AIM: Take the data below and write out exactly the lines from the one with "# Lid as it stands, open" through the one with "obj.parent = empty"; omit every other line.

ENTRIES SUPPLIED start

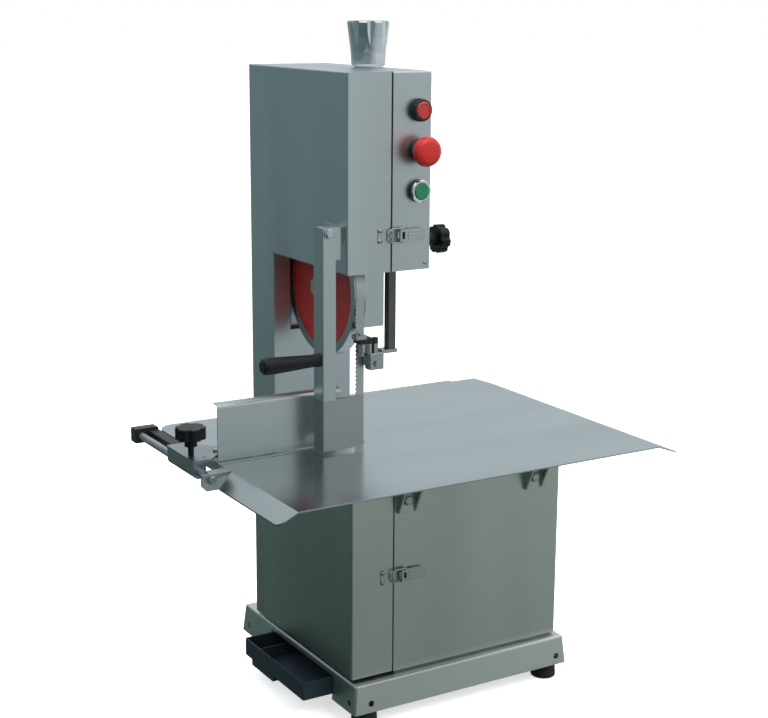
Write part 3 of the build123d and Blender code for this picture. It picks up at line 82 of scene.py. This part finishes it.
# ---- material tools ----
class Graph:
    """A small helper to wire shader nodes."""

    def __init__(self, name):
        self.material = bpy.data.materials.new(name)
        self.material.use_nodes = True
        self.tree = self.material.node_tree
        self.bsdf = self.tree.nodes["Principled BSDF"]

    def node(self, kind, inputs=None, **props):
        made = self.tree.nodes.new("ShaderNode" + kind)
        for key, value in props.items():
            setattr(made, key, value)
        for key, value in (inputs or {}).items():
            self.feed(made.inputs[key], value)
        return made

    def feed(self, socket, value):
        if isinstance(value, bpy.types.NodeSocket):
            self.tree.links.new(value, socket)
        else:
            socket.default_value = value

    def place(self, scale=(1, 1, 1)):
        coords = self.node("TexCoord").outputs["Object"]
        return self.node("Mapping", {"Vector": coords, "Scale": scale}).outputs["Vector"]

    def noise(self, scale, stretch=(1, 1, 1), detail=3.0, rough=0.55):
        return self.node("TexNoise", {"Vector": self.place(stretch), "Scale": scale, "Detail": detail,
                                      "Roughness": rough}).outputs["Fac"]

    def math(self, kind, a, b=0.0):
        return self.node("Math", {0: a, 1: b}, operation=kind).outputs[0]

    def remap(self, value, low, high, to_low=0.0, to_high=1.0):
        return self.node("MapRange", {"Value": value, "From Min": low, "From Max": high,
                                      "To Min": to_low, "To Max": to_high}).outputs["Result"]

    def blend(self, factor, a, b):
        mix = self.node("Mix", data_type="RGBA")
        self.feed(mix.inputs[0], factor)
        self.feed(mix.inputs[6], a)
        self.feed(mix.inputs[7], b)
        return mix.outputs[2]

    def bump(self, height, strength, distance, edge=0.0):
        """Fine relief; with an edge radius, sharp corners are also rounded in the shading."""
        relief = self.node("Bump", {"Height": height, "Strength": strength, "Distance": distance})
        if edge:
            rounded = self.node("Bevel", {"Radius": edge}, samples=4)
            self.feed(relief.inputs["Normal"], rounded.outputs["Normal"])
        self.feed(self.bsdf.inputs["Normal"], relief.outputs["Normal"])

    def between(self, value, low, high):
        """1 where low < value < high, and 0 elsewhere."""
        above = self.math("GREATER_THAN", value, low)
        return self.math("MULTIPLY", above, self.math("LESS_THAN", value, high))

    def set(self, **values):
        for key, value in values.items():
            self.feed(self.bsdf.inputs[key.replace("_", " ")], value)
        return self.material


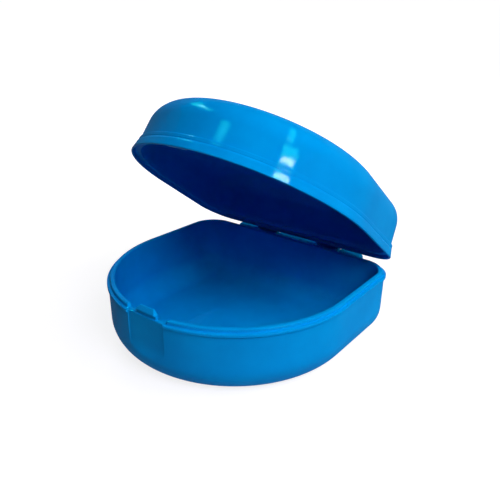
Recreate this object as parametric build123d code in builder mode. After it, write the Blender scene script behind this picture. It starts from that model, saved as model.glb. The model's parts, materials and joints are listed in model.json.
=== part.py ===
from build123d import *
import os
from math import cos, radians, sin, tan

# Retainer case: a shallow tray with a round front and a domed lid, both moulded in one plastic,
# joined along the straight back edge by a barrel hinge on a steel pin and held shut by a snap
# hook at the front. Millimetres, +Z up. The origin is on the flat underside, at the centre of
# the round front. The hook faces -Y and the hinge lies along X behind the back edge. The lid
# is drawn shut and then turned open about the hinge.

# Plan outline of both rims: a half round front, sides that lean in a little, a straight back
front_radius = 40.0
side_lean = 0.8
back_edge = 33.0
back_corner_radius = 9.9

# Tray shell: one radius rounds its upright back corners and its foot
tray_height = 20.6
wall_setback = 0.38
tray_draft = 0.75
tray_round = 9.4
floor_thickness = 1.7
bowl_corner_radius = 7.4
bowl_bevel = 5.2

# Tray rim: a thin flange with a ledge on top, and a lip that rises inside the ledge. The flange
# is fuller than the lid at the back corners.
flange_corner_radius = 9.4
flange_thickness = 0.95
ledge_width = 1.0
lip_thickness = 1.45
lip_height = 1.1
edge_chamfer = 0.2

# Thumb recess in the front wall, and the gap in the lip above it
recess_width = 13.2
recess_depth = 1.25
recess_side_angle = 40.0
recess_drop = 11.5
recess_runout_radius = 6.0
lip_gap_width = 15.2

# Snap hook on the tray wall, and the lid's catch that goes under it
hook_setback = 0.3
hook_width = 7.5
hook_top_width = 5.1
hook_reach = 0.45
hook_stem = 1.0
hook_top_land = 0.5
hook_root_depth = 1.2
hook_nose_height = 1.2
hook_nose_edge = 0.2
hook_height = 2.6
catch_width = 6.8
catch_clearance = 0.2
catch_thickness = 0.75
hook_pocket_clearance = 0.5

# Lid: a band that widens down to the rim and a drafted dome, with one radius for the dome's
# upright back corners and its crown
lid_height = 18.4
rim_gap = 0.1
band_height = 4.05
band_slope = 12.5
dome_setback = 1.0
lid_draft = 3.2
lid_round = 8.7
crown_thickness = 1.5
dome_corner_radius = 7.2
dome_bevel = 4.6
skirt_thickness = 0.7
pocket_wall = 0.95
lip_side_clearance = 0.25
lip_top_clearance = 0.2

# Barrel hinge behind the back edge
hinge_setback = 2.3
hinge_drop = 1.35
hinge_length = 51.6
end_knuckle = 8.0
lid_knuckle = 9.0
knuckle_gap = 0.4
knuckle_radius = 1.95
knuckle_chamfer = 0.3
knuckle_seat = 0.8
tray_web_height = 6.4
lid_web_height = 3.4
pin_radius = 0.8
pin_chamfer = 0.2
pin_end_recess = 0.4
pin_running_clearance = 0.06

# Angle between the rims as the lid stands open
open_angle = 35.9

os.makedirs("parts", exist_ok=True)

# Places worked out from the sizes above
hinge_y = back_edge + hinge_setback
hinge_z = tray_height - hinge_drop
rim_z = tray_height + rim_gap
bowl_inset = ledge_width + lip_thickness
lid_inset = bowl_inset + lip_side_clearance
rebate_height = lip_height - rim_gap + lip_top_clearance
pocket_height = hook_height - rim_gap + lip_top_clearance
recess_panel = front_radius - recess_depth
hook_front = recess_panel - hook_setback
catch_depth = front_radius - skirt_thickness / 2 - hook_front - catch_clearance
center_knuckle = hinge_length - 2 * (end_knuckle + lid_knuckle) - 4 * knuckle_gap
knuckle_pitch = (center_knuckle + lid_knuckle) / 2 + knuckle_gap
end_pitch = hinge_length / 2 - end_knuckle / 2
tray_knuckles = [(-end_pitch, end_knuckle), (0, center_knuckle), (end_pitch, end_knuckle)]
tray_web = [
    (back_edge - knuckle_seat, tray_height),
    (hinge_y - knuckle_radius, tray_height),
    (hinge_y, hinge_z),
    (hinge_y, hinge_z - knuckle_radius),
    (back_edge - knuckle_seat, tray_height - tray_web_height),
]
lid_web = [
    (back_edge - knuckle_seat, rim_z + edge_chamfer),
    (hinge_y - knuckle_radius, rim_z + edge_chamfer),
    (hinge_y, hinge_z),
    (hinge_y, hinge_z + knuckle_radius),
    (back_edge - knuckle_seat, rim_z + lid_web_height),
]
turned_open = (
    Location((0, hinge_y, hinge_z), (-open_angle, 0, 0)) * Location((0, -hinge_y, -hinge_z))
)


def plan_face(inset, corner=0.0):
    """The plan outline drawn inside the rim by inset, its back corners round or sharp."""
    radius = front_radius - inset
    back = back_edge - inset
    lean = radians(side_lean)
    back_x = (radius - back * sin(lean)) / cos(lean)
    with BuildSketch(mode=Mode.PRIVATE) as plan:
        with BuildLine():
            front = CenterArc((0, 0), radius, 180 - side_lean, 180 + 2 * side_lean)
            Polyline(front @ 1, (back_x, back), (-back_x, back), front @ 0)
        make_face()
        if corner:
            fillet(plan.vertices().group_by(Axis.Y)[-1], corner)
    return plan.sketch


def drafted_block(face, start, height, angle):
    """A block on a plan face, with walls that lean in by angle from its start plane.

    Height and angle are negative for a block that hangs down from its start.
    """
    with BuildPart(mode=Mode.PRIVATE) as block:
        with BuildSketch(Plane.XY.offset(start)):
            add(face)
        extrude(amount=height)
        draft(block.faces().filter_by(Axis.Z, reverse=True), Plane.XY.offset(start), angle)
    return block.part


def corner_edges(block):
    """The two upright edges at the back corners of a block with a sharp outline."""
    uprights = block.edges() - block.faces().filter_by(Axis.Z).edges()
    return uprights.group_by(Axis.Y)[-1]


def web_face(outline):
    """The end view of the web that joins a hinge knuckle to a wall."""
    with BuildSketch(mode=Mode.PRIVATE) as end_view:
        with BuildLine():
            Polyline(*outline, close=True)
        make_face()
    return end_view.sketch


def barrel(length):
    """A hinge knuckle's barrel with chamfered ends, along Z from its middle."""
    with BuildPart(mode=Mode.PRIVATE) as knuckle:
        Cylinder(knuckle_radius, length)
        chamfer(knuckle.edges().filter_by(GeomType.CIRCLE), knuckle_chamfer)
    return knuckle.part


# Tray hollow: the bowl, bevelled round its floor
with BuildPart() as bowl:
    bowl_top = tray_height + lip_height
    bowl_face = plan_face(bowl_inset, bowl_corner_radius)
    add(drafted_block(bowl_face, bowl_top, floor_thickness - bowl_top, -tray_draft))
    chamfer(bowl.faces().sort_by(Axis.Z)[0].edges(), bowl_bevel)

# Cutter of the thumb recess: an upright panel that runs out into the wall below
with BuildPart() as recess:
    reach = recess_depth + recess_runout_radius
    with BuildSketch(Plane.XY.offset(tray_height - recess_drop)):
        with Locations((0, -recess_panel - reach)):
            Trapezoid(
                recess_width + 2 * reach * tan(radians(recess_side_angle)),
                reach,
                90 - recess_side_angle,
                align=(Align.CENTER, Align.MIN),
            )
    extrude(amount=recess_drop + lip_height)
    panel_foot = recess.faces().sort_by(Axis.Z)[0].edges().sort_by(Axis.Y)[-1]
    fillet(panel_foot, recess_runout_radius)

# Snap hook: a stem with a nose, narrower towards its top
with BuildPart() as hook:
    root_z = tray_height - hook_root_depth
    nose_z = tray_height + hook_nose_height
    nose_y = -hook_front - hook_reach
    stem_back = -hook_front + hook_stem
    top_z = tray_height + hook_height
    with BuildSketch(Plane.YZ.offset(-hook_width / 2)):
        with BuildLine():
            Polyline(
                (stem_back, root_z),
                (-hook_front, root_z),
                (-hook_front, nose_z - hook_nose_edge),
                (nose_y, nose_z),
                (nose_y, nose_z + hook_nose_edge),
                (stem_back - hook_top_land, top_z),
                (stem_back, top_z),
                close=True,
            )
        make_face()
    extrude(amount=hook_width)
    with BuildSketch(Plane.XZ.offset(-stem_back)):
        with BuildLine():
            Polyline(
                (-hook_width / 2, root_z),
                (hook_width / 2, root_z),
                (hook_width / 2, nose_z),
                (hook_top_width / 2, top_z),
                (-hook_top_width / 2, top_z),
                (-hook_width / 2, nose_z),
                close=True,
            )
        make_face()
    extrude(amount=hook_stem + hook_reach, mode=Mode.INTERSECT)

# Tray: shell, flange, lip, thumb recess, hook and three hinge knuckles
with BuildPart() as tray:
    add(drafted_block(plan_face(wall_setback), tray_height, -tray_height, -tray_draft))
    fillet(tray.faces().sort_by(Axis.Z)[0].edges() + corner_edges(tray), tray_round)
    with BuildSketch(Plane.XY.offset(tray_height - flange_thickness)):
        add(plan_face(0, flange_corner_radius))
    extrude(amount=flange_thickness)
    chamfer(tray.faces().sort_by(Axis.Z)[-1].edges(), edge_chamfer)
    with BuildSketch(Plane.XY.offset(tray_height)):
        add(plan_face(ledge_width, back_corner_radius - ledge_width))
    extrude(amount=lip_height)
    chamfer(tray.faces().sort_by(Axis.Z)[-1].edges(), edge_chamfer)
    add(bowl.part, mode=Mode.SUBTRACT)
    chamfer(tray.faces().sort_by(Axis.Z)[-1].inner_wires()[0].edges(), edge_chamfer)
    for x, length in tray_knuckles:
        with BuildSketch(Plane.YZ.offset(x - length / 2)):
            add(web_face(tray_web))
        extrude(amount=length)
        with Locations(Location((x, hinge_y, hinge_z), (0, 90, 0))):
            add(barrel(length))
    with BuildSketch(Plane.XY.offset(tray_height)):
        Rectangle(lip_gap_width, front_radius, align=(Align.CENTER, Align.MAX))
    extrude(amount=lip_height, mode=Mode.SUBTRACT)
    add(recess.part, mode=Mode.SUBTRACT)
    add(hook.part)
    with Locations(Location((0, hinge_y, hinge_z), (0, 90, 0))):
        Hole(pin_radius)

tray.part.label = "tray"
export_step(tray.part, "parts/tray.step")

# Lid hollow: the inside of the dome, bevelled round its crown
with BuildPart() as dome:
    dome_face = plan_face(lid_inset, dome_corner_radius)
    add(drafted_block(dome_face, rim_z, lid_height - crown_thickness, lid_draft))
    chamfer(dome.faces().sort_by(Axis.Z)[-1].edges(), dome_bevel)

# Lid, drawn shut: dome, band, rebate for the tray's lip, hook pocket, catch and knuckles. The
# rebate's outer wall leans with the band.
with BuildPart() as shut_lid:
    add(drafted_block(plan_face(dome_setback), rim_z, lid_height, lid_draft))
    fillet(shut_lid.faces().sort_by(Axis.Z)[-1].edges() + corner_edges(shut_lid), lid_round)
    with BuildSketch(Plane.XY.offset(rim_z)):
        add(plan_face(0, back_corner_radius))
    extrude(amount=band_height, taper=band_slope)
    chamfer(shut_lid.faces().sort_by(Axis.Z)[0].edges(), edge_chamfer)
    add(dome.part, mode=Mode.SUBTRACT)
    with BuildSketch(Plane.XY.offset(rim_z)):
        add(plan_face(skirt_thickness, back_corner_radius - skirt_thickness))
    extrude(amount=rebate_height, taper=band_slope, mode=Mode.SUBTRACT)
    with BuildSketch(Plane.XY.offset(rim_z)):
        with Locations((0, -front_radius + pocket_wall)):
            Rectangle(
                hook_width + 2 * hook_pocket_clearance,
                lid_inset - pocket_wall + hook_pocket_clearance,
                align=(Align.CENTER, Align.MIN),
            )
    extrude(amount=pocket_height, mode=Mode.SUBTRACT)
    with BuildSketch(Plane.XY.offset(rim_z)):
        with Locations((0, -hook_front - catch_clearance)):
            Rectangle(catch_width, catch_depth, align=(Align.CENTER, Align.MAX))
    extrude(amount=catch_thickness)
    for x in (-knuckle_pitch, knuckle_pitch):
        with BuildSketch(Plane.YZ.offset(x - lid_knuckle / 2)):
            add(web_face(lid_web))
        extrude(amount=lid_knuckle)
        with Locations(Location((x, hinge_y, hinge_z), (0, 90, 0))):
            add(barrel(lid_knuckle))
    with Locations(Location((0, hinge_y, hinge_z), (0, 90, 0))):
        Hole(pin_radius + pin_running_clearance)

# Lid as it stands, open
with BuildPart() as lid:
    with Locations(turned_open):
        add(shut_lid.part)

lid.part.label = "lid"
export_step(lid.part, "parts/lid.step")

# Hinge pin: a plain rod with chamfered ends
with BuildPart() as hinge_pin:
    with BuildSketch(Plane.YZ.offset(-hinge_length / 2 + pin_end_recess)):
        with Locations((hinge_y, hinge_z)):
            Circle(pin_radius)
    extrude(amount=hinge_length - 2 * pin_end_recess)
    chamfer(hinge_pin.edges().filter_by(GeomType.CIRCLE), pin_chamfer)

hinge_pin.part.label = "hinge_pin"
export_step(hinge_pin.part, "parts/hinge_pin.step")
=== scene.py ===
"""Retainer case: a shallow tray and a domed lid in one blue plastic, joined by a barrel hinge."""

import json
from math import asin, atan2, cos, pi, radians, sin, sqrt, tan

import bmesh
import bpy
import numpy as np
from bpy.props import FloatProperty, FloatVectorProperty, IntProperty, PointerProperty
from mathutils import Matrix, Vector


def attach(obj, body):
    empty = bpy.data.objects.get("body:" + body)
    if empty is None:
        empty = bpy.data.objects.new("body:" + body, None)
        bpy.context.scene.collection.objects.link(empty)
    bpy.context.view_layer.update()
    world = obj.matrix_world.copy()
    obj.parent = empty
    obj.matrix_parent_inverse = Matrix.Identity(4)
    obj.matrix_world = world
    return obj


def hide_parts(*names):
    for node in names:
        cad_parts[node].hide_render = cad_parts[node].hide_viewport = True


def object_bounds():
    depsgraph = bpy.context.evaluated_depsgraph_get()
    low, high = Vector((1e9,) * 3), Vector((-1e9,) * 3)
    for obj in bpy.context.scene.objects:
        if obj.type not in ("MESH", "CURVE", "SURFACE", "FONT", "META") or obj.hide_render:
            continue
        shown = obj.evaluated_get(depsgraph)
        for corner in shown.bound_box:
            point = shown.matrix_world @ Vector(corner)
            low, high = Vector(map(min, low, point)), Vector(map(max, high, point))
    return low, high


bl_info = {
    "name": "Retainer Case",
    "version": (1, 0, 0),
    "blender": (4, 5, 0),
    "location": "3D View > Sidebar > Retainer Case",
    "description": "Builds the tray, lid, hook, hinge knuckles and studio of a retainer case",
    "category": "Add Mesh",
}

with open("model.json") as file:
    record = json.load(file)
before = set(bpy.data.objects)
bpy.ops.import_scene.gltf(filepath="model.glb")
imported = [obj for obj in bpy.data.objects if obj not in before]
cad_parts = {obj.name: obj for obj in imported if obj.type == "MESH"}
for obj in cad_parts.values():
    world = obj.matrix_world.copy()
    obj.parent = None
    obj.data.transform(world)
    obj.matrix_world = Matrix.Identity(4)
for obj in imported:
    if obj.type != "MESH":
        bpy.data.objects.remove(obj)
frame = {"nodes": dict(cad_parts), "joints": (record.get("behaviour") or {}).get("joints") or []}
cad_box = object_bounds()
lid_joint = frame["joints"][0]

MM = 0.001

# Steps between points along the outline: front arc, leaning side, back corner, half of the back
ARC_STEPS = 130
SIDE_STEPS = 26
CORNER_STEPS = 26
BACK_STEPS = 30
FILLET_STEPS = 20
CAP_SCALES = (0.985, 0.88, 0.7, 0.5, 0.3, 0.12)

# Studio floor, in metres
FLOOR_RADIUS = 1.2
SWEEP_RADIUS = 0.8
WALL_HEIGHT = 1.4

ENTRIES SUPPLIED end

EXPECTED OUTPUT:
# Lid as it stands, open
with BuildPart() as lid:
    with Locations(turned_open):
        add(shut_lid.part)

lid.part.label = "lid"
export_step(lid.part, "parts/lid.step")

# Hinge pin: a plain rod with chamfered ends
with BuildPart() as hinge_pin:
    with BuildSketch(Plane.YZ.offset(-hinge_length / 2 + pin_end_recess)):
        with Locations((hinge_y, hinge_z)):
            Circle(pin_radius)
    extrude(amount=hinge_length - 2 * pin_end_recess)
    chamfer(hinge_pin.edges().filter_by(GeomType.CIRCLE), pin_chamfer)

hinge_pin.part.label = "hinge_pin"
export_step(hinge_pin.part, "parts/hinge_pin.step")
=== scene.py ===
"""Retainer case: a shallow tray and a domed lid in one blue plastic, joined by a barrel hinge."""

import json
from math import asin, atan2, cos, pi, radians, sin, sqrt, tan

import bmesh
import bpy
import numpy as np
from bpy.props import FloatProperty, FloatVectorProperty, IntProperty, PointerProperty
from mathutils import Matrix, Vector


def attach(obj, body):
    empty = bpy.data.objects.get("body:" + body)
    if empty is None:
        empty = bpy.data.objects.new("body:" + body, None)
        bpy.context.scene.collection.objects.link(empty)
    bpy.context.view_layer.update()
    world = obj.matrix_world.copy()
    obj.parent = empty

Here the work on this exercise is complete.